Software needs to be prepared to deal properly with those problems.

Why Unicode after all?

Given that Unicode adds some complexity to the originally simple task of dealing with characters, why is almost everybody moving towards Unicode then?

As soon as the mess is sorted out, Unicode, and especially UTF-8 because of its downward compatibility, offers an easy way to deal with any characters and therefore any language. Internationalisation, a very difficult goal, is getting a bit easier.

Software able to deal properly with UTF-8 will keep the programmer in her comfort zone. For example, Dyalog Version 12 is a true Unicode APL. Therefore, the byte combination that would result in

Dvořak

in an APL variable would still have a shape of 6 because the internal representation, which is different, is kept hidden from the APL programmer.

If you enter 0159 into a word document and then press Alt-X, you will get the " ř" character.
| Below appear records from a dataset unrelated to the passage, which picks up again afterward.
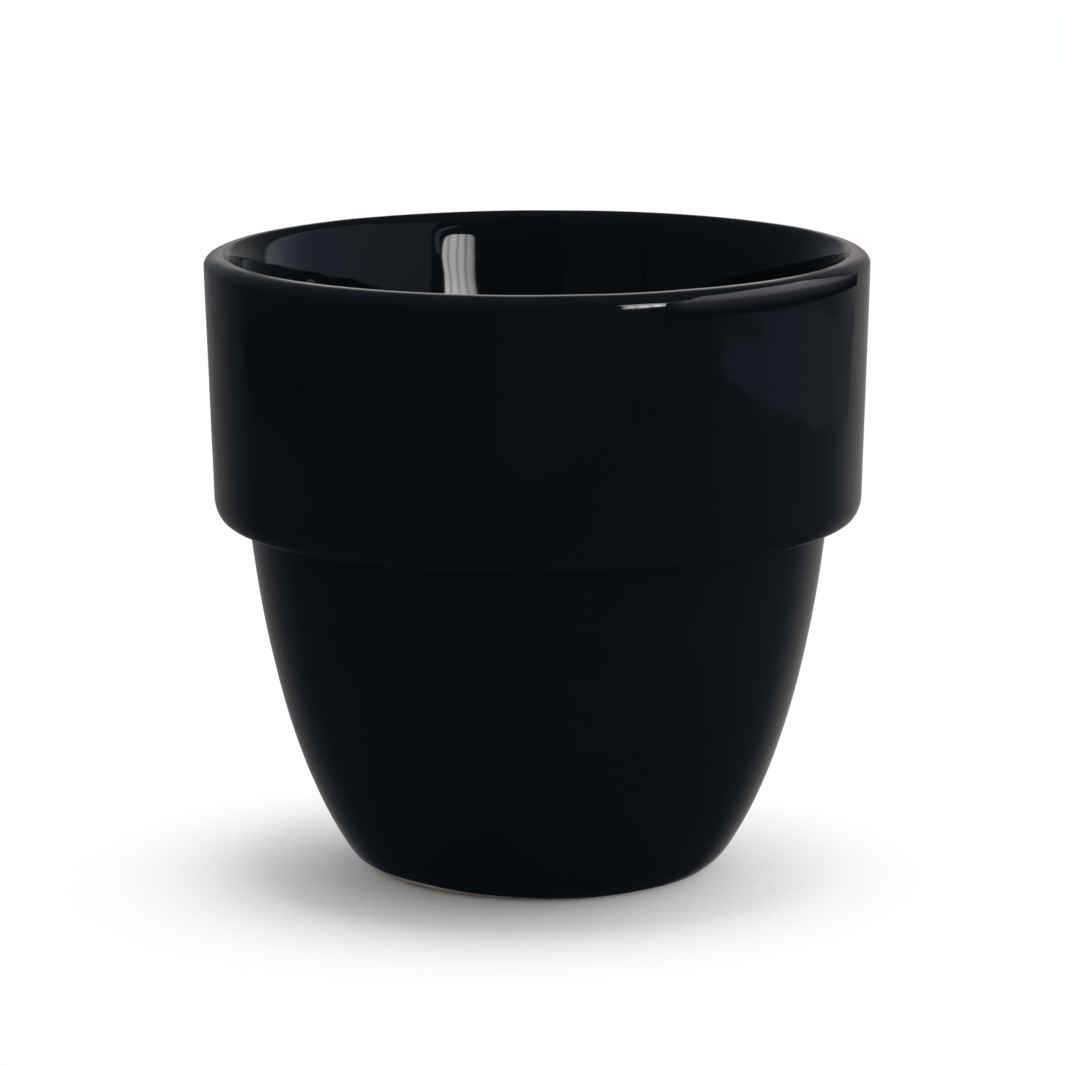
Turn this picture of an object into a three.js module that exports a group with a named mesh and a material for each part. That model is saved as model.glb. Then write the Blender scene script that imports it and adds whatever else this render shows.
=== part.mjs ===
// Handleless tasting cup of glazed stoneware: a straight collar over a narrower curved bowl,
// so that one cup nests in the next and rests on its shoulder. Millimetres, +Z up, with the
// origin on the cup's axis at the table.
import * as THREE from 'three';

const degrees = THREE.MathUtils.degToRad;

// Finished heights over the table, and the rim, all measured over the glaze
const cupHeight = 75.1;
const shoulderHeight = 43.2;
const rimRadius = 40;

// Lip: its crest lies inside the rim, with a broad round outwards to the collar. The round
// inwards is long and soft, and the two pulls are how far it keeps the crest's level and the
// wall's slope
const lipRise = 1.3;
const lipOuterRun = 2.25;
const lipInnerRun = 3.3;
const lipInnerDrop = 10.1;
const lipCrestPull = 1.75;
const lipWallPull = 4.3;
const lipCrestRadius = rimRadius - lipOuterRun;

// Collar, which narrows towards its rounded lower edge
const collarFlare = 0.8;
const collarEdgeRise = 2.7;
const collarFootRadius = rimRadius - collarFlare;

// Stacking: the bowl hangs clear inside the lip of a like cup, and the flat underside of the
// collar reaches just past the crest of that lip
const nestingInset = 2.65;
const seatMargin = 0.05;
const bowlNeckRadius = lipCrestRadius - nestingInset;
const shoulderEdgeRadius = lipCrestRadius + seatMargin;

// Foot ring that the cup stands on, and the recess inside it
const footContactRadius = 19.8;
const footRingWidth = 3.1;
const recessDepth = 2.2;
const recessEdgeRun = 1.2;
const recessWallSlope = degrees(24);
const recessFillet = 1.8;

// Bowl between the foot's round and the collar, with its slopes measured from the vertical
const footRoundRun = 4.1;
const footRoundRise = 3;
const bowlFootRadius = footContactRadius + footRoundRun;
const bowlFootSlope = degrees(31.8);
const bowlNeckSlope = degrees(6.4);
const neckFillet = 0.7;

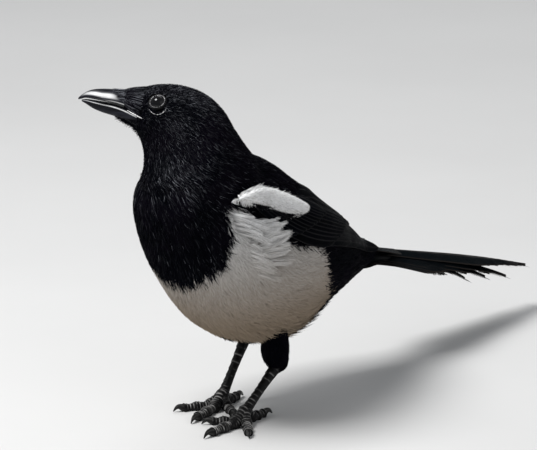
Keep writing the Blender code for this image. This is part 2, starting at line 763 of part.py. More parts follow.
def make_wing(name, side, torso_room, tail_room, black, white):
    """A folded wing and the scapulars that overlap its upper edge."""
    carrier = torso_carrier(side)
    along = np.linspace(0.0, 1.0, 15)
    keys = np.linspace(0.0, 1.0, len(WING_ALONG))
    stations = curve(keys, WING_ALONG, along)
    low, high = curve(keys, WING_LOW, along), curve(keys, WING_HIGH, along)
    base = pad("wing_pad", carrier, stations, low, high, 2.4, -1.5)
    wing = fuse("wing_" + name, [base] + feather_rows(WING_ROWS, carrier))
    scapulars = fuse("scapulars_" + name, scapular_pieces(side))
    scapular_room = fuse("scapular_room", scapular_pieces(side, GAP))
    for room in (scapular_room, tail_room, torso_room):
        carve(wing, room)
    carve(scapulars, torso_room)
    discard(scapular_room)
    finish(wing, "wing_" + name, black)
    finish(scapulars, "scapulars_" + name, white)


# Tail

def tail_carrier(along, across, lift):
    """The tail's roof: along it in millimetres, across it in millimetres, and over it."""
    along, across, lift = np.broadcast_arrays(np.asarray(along, float), across, lift)
    drop = math.radians(TAIL_DROP)
    roof = (3.0 - np.sqrt(across**2 + 9.0)) * math.tan(math.radians(TAIL_ROOF))
    height = lift + roof * smooth(along, -10.0, 60.0)
    x = along * math.cos(drop) + height * math.sin(drop)
    z = -along * math.sin(drop) + height * math.cos(drop)
    return TAIL_ROOT + np.stack((x, across, z), -1)


def rectrix(name, side, length, inner, outer, level, droop):
    """One tail feather between its inner and outer edge: it widens, rounds off and droops at its tip."""
    s = np.array((0.0, 0.2, 0.45, 0.7, 0.88, 1.0))[:, None]
    spread = np.interp(s, (0.0, 0.2, 0.7, 0.88, 1.0), (0.34, 0.52, 1.0, 0.96, 0.74))
    round_off = np.interp(s, (0.0, 0.7, 0.88, 1.0), (1.0, 1.0, 0.74, 0.22))
    middle = (inner + outer) / 2.0 * spread
    half = (outer - inner) / 2.0 * spread * round_off
    columns = np.array((-1.0, -0.35, 1.0)) if inner < 0.0 else np.array((-1.0, 1.0))
    across = side * (middle + half * columns)
    sag = level - droop * (np.clip(s - DROOP_START, 0.0, 1.0) / (1.0 - DROOP_START)) ** 2
    top = tail_carrier(s * length, across, sag)
    under = tail_carrier(s * length, across, sag - TAIL_THICK)
    return plate(name, top, under)


def tail_root(grow=0.0):
    """The core that holds the tail feathers, with the coverts over and under it."""
    s = np.linspace(0.0, 1.0, 7)
    reach = np.interp(s, (0.0, 1.0), (-10.0 - grow, 20.0 + grow))
    half_width = np.interp(s, (0.0, 0.3, 1.0), (9.0, 10.0, 5.0)) + grow
    half_height = np.interp(s, (0.0, 0.4, 1.0), (6.0, 6.0, 2.6)) + grow
    turn = np.arange(14) * 2.0 * math.pi / 14.0
    rings = tail_carrier(
        reach[:, None], half_width[:, None] * np.cos(turn),
        half_height[:, None] * np.sin(turn) - 3.2 + 0.8 * np.cos(turn) ** 2)
    pieces = [tube("tail_core", rings)]
    for k in range(5):
        across = -9.0 + 4.5 * k
        tilt = 0.5 if across < 0.0 else -0.5
        pieces.append(vane(
            "upper_covert", tail_carrier, (-8.0, across * 0.8), (30.0 - abs(across), across * 1.2),
            8.0, (2.0, 1.4), 1.6, tilt, grow=grow))
        pieces.append(vane(
            "under_covert", tail_carrier, (-6.0, across * 0.8), (44.0 - abs(across), across * 1.2),
            9.0, (-7.6, -6.6), 1.4, tilt, grow=grow))
    return pieces


def make_tail(torso_room, black):
    """Twelve graduated tail feathers stacked like a roof."""
    pieces = tail_root()
    for side, level in ((-1.0, 0.0), (1.0, -TAIL_STEP)):
        pieces.append(rectrix(
            "rectrix", side, TAIL_LENGTHS[0], -MIDDLE_OVERLAP, TAIL_SPREAD[0], level, TAIL_DROOPS[0]))
    for k in range(1, len(TAIL_LENGTHS)):
        for side in (-1.0, 1.0):
            length = TAIL_LENGTHS[k] - (RIGHT_SHORTER if side > 0 else 0.0)
            pieces.append(rectrix(
                "rectrix", side, length, RECTRIX_INNER, TAIL_SPREAD[k], -TAIL_STEP * (k + 1), TAIL_DROOPS[k]))
    tail = fuse("tail", pieces)
    carve(tail, torso_room)
    finish(tail, "tail", black)


# Legs

def rod(name, points, radii, sides=10, flats=None):
    """A round limb through points with a radius at each."""
    points = np.asarray(points, float)
    radii = np.asarray(radii, float)
    run = np.gradient(points, axis=0)
    run /= np.linalg.norm(run, axis=1, keepdims=True)
    side = np.cross(run, (0.0, 0.0, 1.0))
    upright = np.linalg.norm(side, axis=1) < 0.05
    side[upright] = (0.0, 1.0, 0.0)
    side /= np.linalg.norm(side, axis=1, keepdims=True)
    rise = np.cross(side, run)
    turn = (np.arange(sides) + 0.5) * 2.0 * math.pi / sides
    rings = (
        points[:, None]
        + side[:, None] * (radii[:, None] * np.cos(turn))[..., None]
        + rise[:, None] * (radii[:, None] * np.sin(turn))[..., None]
    )
    if flats is not None:
        rings[..., 2] = np.maximum(rings[..., 2], flats)
    return tube(name, rings)


def make_thigh(name, torso_room, black):
    """The feathered thigh, from inside the belly's outline down round the heel."""
    top, heel = THIGH_TOP[name], HEEL[name]
    foot = TOE_JOINT[name]
    shin = (foot - heel) / np.linalg.norm(foot - heel)
    end = heel + shin * SHANK_START
    column = top + (heel - top) * 0.55 + np.array((-2.6, 0.0, 0.0))
    keys = (0.0, 0.35, 0.7, 0.88, 1.0)
    points = np.array((top, column, heel + np.array((-4.4, 0.0, 3.0)), heel + shin * 2.6, end))
    radii = (THIGH_RADIUS * 1.15, THIGH_RADIUS, THIGH_RADIUS * 0.97, THIGH_RADIUS * 0.68, TARSUS_RADIUS + 0.9)
    s = np.linspace(0.0, 1.0, 11)
    thigh = rod("thigh", curve(keys, points, s), curve(keys, radii, s), sides=12)
    carve(thigh, torso_room)
    finish(thigh, "thigh_" + name, black)
    return end, shin


def make_tarsus(name, start, shin, scaly):
    """The bare shank with its overlapping scutes, from under the thigh to the toes."""
    first = start + shin * GAP
    last = TOE_JOINT[name] - shin * ANKLE_LENGTH
    stops = [0.0]
    radii = [TARSUS_RADIUS * 1.05]
    for k in range(SCUTES):
        stops.extend(((k + 0.86) / SCUTES, (k + 1.0) / SCUTES))
        radii.extend((TARSUS_RADIUS * 1.12, TARSUS_RADIUS * 0.98))
    radii[-1] = TARSUS_RADIUS * 1.1
    stops = np.array(stops)[:, None]
    points = first + (last - first) * stops
    swell = 1.0 + 0.22 * smooth(stops[:, 0], 0.8, 1.0)
    tarsus = rod("tarsus", points, np.array(radii) * swell, sides=9)
    finish(tarsus, "tarsus_" + name, scaly)
    return last


def toe_points(joint, turn, length, radius):
    """A toe that comes down from the joint and runs along the floor, knuckle by knuckle."""
    direction = np.array((-math.cos(turn), math.sin(turn), 0.0))
    s = np.linspace(0.0, 1.0, 10)
    fall = 1.0 - smooth(s, 0.0, TOE_FALL)
    height = radius * TOE_HEIGHT + (joint[2] - radius * TOE_HEIGHT) * fall
    points = np.array((joint[0], joint[1], 0.0)) + direction * (s * length)[:, None]
    points[:, 2] = height
    knuckles = 1.0 + 0.12 * np.cos(s * KNUCKLES * 2.0 * math.pi)
    radii = radius * (1.08 - 0.3 * s) * knuckles
    return points, radii, direction


def make_foot(name, side, tarsus_end, shin, scaly, horn):
    """Four toes fused at the joint, with a claw at the end of each."""
    joint = TOE_JOINT[name]
    ankle = rod("ankle", (tarsus_end + shin * GAP, joint - shin * 0.5, joint + shin * 1.2),
                (TARSUS_RADIUS * 1.3, TARSUS_RADIUS * 1.55, TARSUS_RADIUS * 1.1), sides=12)
    pieces = [ankle]
    for toe in TOES:
        turn = math.radians(toe.turn - FOOT_TURN[name]) * side
        points, radii, direction = toe_points(joint, turn, toe.length, toe.radius)
        pieces.append(rod("toe", points, radii, sides=8, flats=0.0))
        root = points[-1] + direction * 1.3 * GAP
        s = np.linspace(0.0, 1.0, 6)
        arc = s * CLAW_ARC
        reach = toe.claw / CLAW_ARC * 1.1
        claw_points = root + direction * (np.sin(arc) * reach)[:, None]
        rise = np.sin(s * math.pi) ** 2 * 0.9
        base_radius = radii[-1] * 0.8
        claw_points[:, 2] = root[2] + rise - (root[2] - 0.55) * s**2
        claw_radii = base_radius * (1.0 - 0.82 * s)
        claw = rod("claw", claw_points, claw_radii, sides=6, flats=0.05)
        finish(claw, "claw_" + toe.name + "_" + name, horn)
    foot = fuse("foot_" + name, pieces)
    finish(foot, "foot_" + name, scaly)


def settle(objects):
    """Stand the bird on Z = 0 with the middle of its box on the Z axis."""
    points = []
    for obj in objects:
        points.extend(vertex.co for vertex in obj.data.vertices)
    points = np.array(points)
    low, high = points.min(0), points.max(0)
    shift = Vector((-(low[0] + high[0]) / 2.0, -(low[1] + high[1]) / 2.0, -low[2]))
    for obj in objects:
        for vertex in obj.data.vertices:
            vertex.co += shift


def build():
    """Make every node of the bird."""
    for obj in list(bpy.data.objects):
        bpy.data.objects.remove(obj)
    black = make_material("black_plumage", (0.008, 0.009, 0.014), 0.6)
    wing_black = make_material("glossy_wing", (0.006, 0.012, 0.022), 0.42)
    tail_green = make_material("glossy_tail", (0.006, 0.018, 0.018), 0.4)
    white = make_material("white_plumage", (0.78, 0.77, 0.74), 0.8)
    horn = make_material("bill_horn", (0.012, 0.012, 0.014), 0.3)
    scaly = make_material("leg_scales", (0.014, 0.013, 0.013), 0.5)
    eye_material = make_material("eye", (0.006, 0.004, 0.003), 0.06)

    loft = body_loft("loft")
    share = make_trunk(loft, black, white)
    discard(loft)
    make_head(share, black, horn, eye_material)

    torso_room = body_loft("torso_room", GAP)
    tail_room = fuse("tail_room", tail_root(GAP))
    for name, side in SIDES.items():
        make_wing(name, side, torso_room, tail_room, wing_black, white)
        end, shin = make_thigh(name, torso_room, black)
        tarsus_end = make_tarsus(name, end, shin, scaly)
        make_foot(name, side, tarsus_end, shin, scaly, horn)
    make_tail(torso_room, tail_green)
    discard(torso_room, tail_room)
    settle(list(bpy.data.objects))


build()
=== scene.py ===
"""The looks of the standing Eurasian magpie: skin, plumage, bill, eyes, legs, floor, light and camera.

Shapes are worked out in millimetres in the modelling frame, whose origin is the
ground between the feet, and are moved into the row frame when a mesh is made.
"""

import math
from collections import namedtuple
from functools import partial

import bpy
import numpy as np
from mathutils import Matrix, Vector


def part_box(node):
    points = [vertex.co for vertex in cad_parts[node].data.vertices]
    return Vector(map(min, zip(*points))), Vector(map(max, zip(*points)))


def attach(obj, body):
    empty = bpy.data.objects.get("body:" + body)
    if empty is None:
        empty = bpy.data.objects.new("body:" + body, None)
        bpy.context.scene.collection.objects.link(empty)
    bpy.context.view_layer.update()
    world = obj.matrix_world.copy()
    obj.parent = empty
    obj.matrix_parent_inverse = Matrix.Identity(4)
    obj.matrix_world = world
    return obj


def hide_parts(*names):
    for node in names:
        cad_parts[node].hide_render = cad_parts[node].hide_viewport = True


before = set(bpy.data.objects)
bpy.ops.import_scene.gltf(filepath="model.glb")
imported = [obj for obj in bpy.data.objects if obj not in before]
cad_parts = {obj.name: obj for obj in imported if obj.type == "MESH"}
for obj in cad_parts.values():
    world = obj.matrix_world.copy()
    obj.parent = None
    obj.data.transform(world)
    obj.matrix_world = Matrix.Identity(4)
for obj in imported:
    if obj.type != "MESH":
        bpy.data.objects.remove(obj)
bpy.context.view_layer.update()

MM = 0.001
TAU = 2.0 * math.pi
BLACK = (0.0, 0.0, 0.0)
WHITE = (1.0, 1.0, 1.0)
rng = np.random.default_rng(7)

# Body stations from the tail root to the face: x y z, yaw, pitch, half width, height over and under

STATION_VALUES = np.array((
    (122.0, 0.0, 69.5, 0.0, 20.0, 8.0, 5.0, 7.0),
    (104.0, 0.0, 75.0, 0.0, 25.0, 16.0, 11.5, 17.5),
    (80.0, 0.0, 83.0, 0.0, 31.0, 26.5, 19.0, 39.0),
    (50.0, 0.0, 93.0, 0.0, 35.0, 36.0, 27.5, 60.0),
    (15.0, 0.0, 104.0, 0.0, 39.0, 42.0, 38.5, 62.5),
    (-13.0, 0.0, 119.0, 0.0, 45.0, 42.5, 41.0, 51.5),
    (-31.0, 0.0, 135.0, 4.0, 56.0, 40.0, 37.0, 39.5),
    (-41.0, -1.0, 149.0, 17.0, 65.0, 34.4, 34.6, 33.0),
    (-44.5, -1.5, 160.0, 34.0, 61.0, 28.0, 30.0, 30.0),
    (-46.0, 0.0, 169.0, 45.0, 53.0, 22.5, 27.6, 28.0),
    (-49.0, 4.0, 177.0, 51.0, 42.0, 19.0, 24.7, 25.0),
    (-53.3, 9.7, 182.7, 52.0, 30.0, 16.8, 20.2, 20.2),
    (-57.9, 15.7, 186.8, 52.0, 20.0, 14.2, 14.5, 14.5),
    (-61.2, 19.9, 188.2, 52.0, 14.0, 11.0, 11.1, 11.1),
    (-64.2, 23.7, 189.1, 52.0, 12.0, 8.0, 9.2, 9.2),
    (-65.7, 25.6, 189.7, 52.0, 12.0, 5.4, 6.6, 6.6),
))
LAST_STATION = len(STATION_VALUES) - 1.0
WING_BED = 4.0
COAT_DEPTH = 2.2
COAT_COVER = 11.0
LOCK_BARBS = 80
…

If you copy this letter into the clipboard and then insert it into a session window of Dyalog version 12, this character will become visible. Of course this is true only if a Unicode font is used, and "APL385 Unicode" is such a font.

However, if you execute

⎕av⍳'ř'

you get 257 as result, even in Version 12. This is because the ⎕av has not changed: it is still there, and it's length is still 256, and the ř is not contained in ⎕av. In other words, Dyalog can deal with letters not contained in the ⎕av.

For APLers, UTF-8 is a dream because we can be sure then that all the hassle with APL characters will disappear.

Well, almost. There are still some strange effects. For example, Internet Explorer 7, which is a much better browser than version 6 was, might or might not display UTF-8 characters correctly, and nobody understands why this is. (Don't worry, on most machines it works just well)

Misc

BOM: Byte Order Mark

The original intention of a BOM was to identify a Unicode file and how to deal with byte order issues or to identify UTF-8. Some applications including Microsoft Notepad add a BOM even to files which do not contain a BOM in the first place.

This list was taken from the MSDN:

EF BB BF	UTF-8
FF FE	UTF-16	little endian
FE FF	UTF-16	big endian
FF FE 00 00	UTF-32	little endian
00 00 FE FF	UTF-32	big-endian

Displaying a UTF-8 file in HEX would therefore possibly but not necessarily show the sequence

EF BB BF

in the first 3 bytes although it shouldn't: according to the official definition UTF-8 must not have a BOM. If it does then some applications will fail.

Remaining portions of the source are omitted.